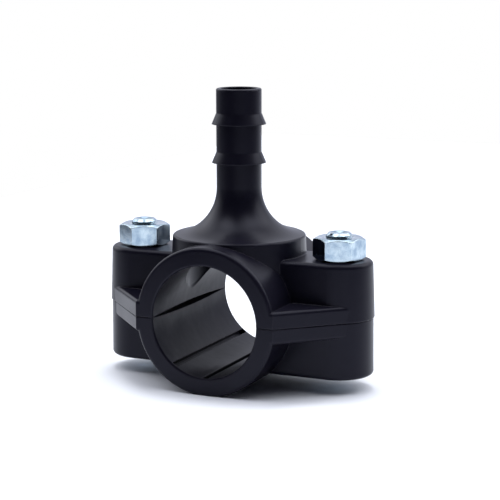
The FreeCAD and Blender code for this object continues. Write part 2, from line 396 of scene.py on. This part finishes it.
def bolt_mesh(name, x_mm, low_mm, high_mm):
    """A hexagon bolt standing on its head: chamfered head, plain shank, rolled thread, chamfered end."""
    head_top = low_mm + HEAD_HEIGHT_MM
    thread_from = high_mm - THREAD_LENGTH_MM
    flat = ACROSS_FLATS_MM / 2.0

    def head_radius(angle, z):
        within = (angle + math.pi / 6.0) % (math.pi / 3.0) - math.pi / 6.0
        hexagon = flat / math.cos(within)
        rounded = flat * HEAD_CHAMFER_SHARE + (z - low_mm) / HEAD_CHAMFER_SLOPE
        return min(hexagon, rounded)

    def shank_radius(angle, z):
        below_tip = high_mm - z
        end = TIP_RADIUS_MM + min(below_tip, TIP_CHAMFER_MM + TIP_SLOPE * (below_tip - TIP_CHAMFER_MM))
        started = min(1.0, max(0.0, (z - thread_from) / (THREAD_RUN_IN_TURNS * THREAD_PITCH_MM)))
        height = thread_height(z / THREAD_PITCH_MM - angle / (2.0 * math.pi))
        thread = BOLT_RADIUS_MM - THREAD_DEPTH_MM * started * (1.0 - height)
        return min(end, thread)

    profile = [ring(low_mm, 0.0)]
    profile += [(low_mm + HEAD_RING_STEP_MM * index, head_radius) for index in range(HEAD_RINGS)]
    profile += [(head_top - HEAD_EDGE_BAND_MM, head_radius), (head_top, head_radius)]
    profile.append(ring(head_top, BOLT_RADIUS_MM + FILLET_REACH_MM))
    profile.append(ring(head_top + FILLET_HEIGHT_MM, BOLT_RADIUS_MM))
    profile.append(ring(thread_from - PLAIN_BAND_MM, BOLT_RADIUS_MM))
    steps = round(THREAD_LENGTH_MM / THREAD_PITCH_MM * THREAD_RINGS_PER_TURN)
    for index in range(steps + 1):
        profile.append((thread_from + THREAD_LENGTH_MM * index / steps, shank_radius))
    for share in DISH_STEPS:
        drop = DISH_DEPTH_MM * (1.0 - share ** 2)
        profile.append(ring(high_mm - drop, DISH_RADIUS_MM * share))
    return turned_mesh(name, x_mm, profile, closed=False)


def collar_mesh(name, x_mm, top_mm):
    """The start of a nut's thread: a thin ring that closes the nut's hole towards the bolt."""
    base_mm = top_mm - COLLAR_HEIGHT_MM
    profile = [
        ring(top_mm - COLLAR_OUTER_DROP_MM, COLLAR_OUTER_MM),
        ring(top_mm - COLLAR_INNER_DROP_MM, COLLAR_INNER_MM),
        ring(base_mm, COLLAR_INNER_MM),
        ring(base_mm, BOLT_RADIUS_MM + COLLAR_CLEARANCE_MM),
    ]
    return turned_mesh(name, x_mm, profile, closed=True)


def new_object(name, data):
    thing = bpy.data.objects.new(name, data)
    bpy.context.scene.collection.objects.link(thing)
    return thing


def add_piece(name, mesh, material, body):
    piece = new_object(name, mesh)
    mesh.materials.append(material)
    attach(piece, body)
    return piece


def set_material(node_name, material):
    node = nodes[node_name]
    if not node.material_slots:
        node.data.materials.append(material)
    for slot in node.material_slots:
        slot.material = material


def add_bolt_and_collar(side, x_mm, material):
    """The threaded bolt that stands for one ear's plain one, and the thread's start in its nut."""
    low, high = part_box("bolt_" + side)
    bolt = bolt_mesh("threaded_bolt_" + side, x_mm, low.z / MM, high.z / MM)
    piece = add_piece("threaded_bolt_" + side, bolt, material, "lower_clamp")
    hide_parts("bolt_" + side)
    nut_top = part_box("nut_" + side)[1].z / MM
    collar = collar_mesh("nut_thread_" + side, x_mm, nut_top)
    add_piece("nut_thread_" + side, collar, material, "nut_" + side)


def make_camera():
    """The photograph's camera. Its own axes run right, down and forward until they are turned for Blender."""
    cos_yaw, sin_yaw = math.cos(CAMERA_YAW), math.sin(CAMERA_YAW)
    cos_pitch, sin_pitch = math.cos(CAMERA_PITCH), math.sin(CAMERA_PITCH)
    cos_roll, sin_roll = math.cos(CAMERA_ROLL), math.sin(CAMERA_ROLL)
    about_z = Matrix(((cos_yaw, sin_yaw, 0), (-sin_yaw, cos_yaw, 0), (0, 0, 1)))
    upright = Matrix(((1, 0, 0), (0, 0, -1), (0, 1, 0)))
    about_x = Matrix(((1, 0, 0), (0, cos_pitch, -sin_pitch), (0, sin_pitch, cos_pitch)))
    about_view = Matrix(((cos_roll, -sin_roll, 0), (sin_roll, cos_roll, 0), (0, 0, 1)))
    look = about_view @ about_x @ upright @ about_z
    place = -(look.transposed() @ Vector(ORIGIN_IN_VIEW_MM)) * MM
    axes = Matrix((look[0], -look[1], -look[2])).transposed()
    data = bpy.data.cameras.new("camera")
    data.sensor_width = SENSOR_MM
    data.lens = FOCAL_PIXELS / FRAME_PIXELS * SENSOR_MM
    data.clip_start = CLIP_START_M
    data.clip_end = CLIP_END_M
    camera = new_object("camera", data)
    camera.matrix_world = Matrix.Translation(place) @ axes.to_4x4()
    bpy.context.scene.camera = camera


def make_floor():
    """A pale floor under the object. It keeps the object's shadow."""
    z = cad_low.z - FLOOR_GAP_M
    mesh = bpy.data.meshes.new("floor")
    corners = [(x, y, z) for x, y in FLOOR_OUTLINE_M]
    mesh.from_pydata(corners, [], [tuple(range(len(corners)))])
    floor = new_object("floor", mesh)
    material, tree = new_material("floor_white")
    finish_material(tree, "ShaderNodeBsdfDiffuse", {"Color": FLOOR_PALE})
    mesh.materials.append(material)


def toward(azimuth_deg, elevation_deg):
    """A direction: azimuth is counted from +X towards +Y."""
    azimuth, elevation = math.radians(azimuth_deg), math.radians(elevation_deg)
    return Vector((
        math.cos(azimuth) * math.cos(elevation),
        math.sin(azimuth) * math.cos(elevation),
        math.sin(elevation),
    ))


def add_patch(tree, direction, sky, centre, inner_deg, outer_deg, strength):
    """The sky with one more soft bright patch."""
    nearness = vector_math(tree, "DOT_PRODUCT", direction, centre)["Value"]
    inside, outside = math.cos(math.radians(inner_deg)), math.cos(math.radians(outer_deg))
    patch = remap(tree, nearness, outside, inside, 0.0, 1.0)
    colour = tuple(strength * share for share in PATCH_TINT)
    return mix_colours(tree, patch, sky, colour, "ADD")


def background(tree, colour):
    inputs = {"Color": colour, "Strength": 1.0}
    return add_node(tree, "ShaderNodeBackground", inputs=inputs).outputs[0]


def make_world():
    """A soft studio round the object, dark where the photographer stands, before a white background.

    The camera sees the background white. Mirrored rays see the backdrop behind the object, and the sky
    elsewhere.
    """
    world = bpy.data.worlds.new("studio")
    bpy.context.scene.world = world
    world.use_nodes = True
    tree = world.node_tree
    tree.nodes.clear()
    direction = add_node(tree, "ShaderNodeTexCoord").outputs["Generated"]
    sky = SKY_DARK
    for azimuth, elevation, inner, outer, strength in SKY_PATCHES:
        sky = add_patch(tree, direction, sky, toward(azimuth, elevation), inner, outer, strength)
    rays = add_node(tree, "ShaderNodeLightPath").outputs
    mirrored = math_node(tree, "MAXIMUM", rays["Is Glossy Ray"], rays["Is Transmission Ray"])
    nearness = vector_math(tree, "DOT_PRODUCT", direction, toward(*BACKDROP_TOWARD_DEG))["Value"]
    behind = remap(tree, nearness, *BACKDROP_FADE, 0.0, 1.0)
    studio = mix_colours(tree, scaled(tree, mirrored, behind), sky, BACKDROP)
    seen = {0: rays["Is Camera Ray"], 1: background(tree, studio), 2: background(tree, WHITE)}
    choose = add_node(tree, "ShaderNodeMixShader", inputs=seen)
    add_node(tree, "ShaderNodeOutputWorld", inputs={"Surface": choose.outputs[0]})


def add_sun(name, azimuth_deg, elevation_deg, strength, spread_deg):
    """A soft lamp far away, not seen in reflections: azimuth is counted from +X towards +Y."""
    data = bpy.data.lights.new(name, "SUN")
    data.energy = strength
    data.angle = math.radians(spread_deg)
    lamp = new_object(name, data)
    lamp.rotation_mode = "QUATERNION"
    lamp.rotation_quaternion = toward(azimuth_deg, elevation_deg).to_track_quat("Z", "Y")
    lamp.visible_glossy = False


plastic = black_plastic()
zinc = zinc_steel()
rubber = seal_rubber()
set_material("upper_saddle", plastic)
set_material("lower_saddle", plastic)
set_material("seal_ring", rubber)
set_material("nut_left", zinc)
set_material("nut_right", zinc)

for side_name, bolt_x in BOLT_X_MM.items():
    add_bolt_and_collar(side_name, bolt_x, zinc)

make_camera()
make_floor()
make_world()
add_sun("key_lamp", *KEY_TOWARD_DEG, KEY_STRENGTH, KEY_SPREAD_DEG)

====

**Objective**
Restate, word for word and with nothing added, the lines from the first line of the listing through the one where "flat = ACROSS_FLATS_MM / 2.0" stands.

**Response for this exercise**
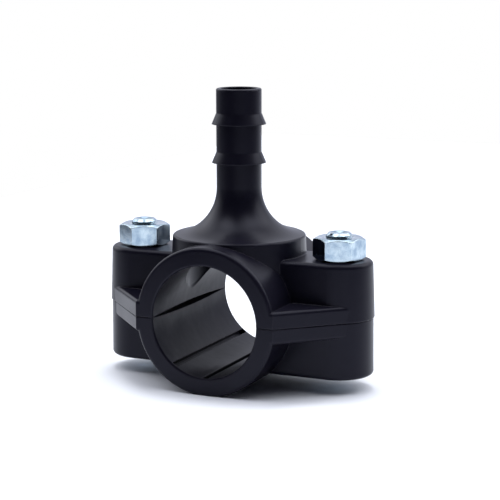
The FreeCAD and Blender code for this object continues. Write part 2, from line 396 of scene.py on. This part finishes it.
def bolt_mesh(name, x_mm, low_mm, high_mm):
    """A hexagon bolt standing on its head: chamfered head, plain shank, rolled thread, chamfered end."""
    head_top = low_mm + HEAD_HEIGHT_MM
    thread_from = high_mm - THREAD_LENGTH_MM
    flat = ACROSS_FLATS_MM / 2.0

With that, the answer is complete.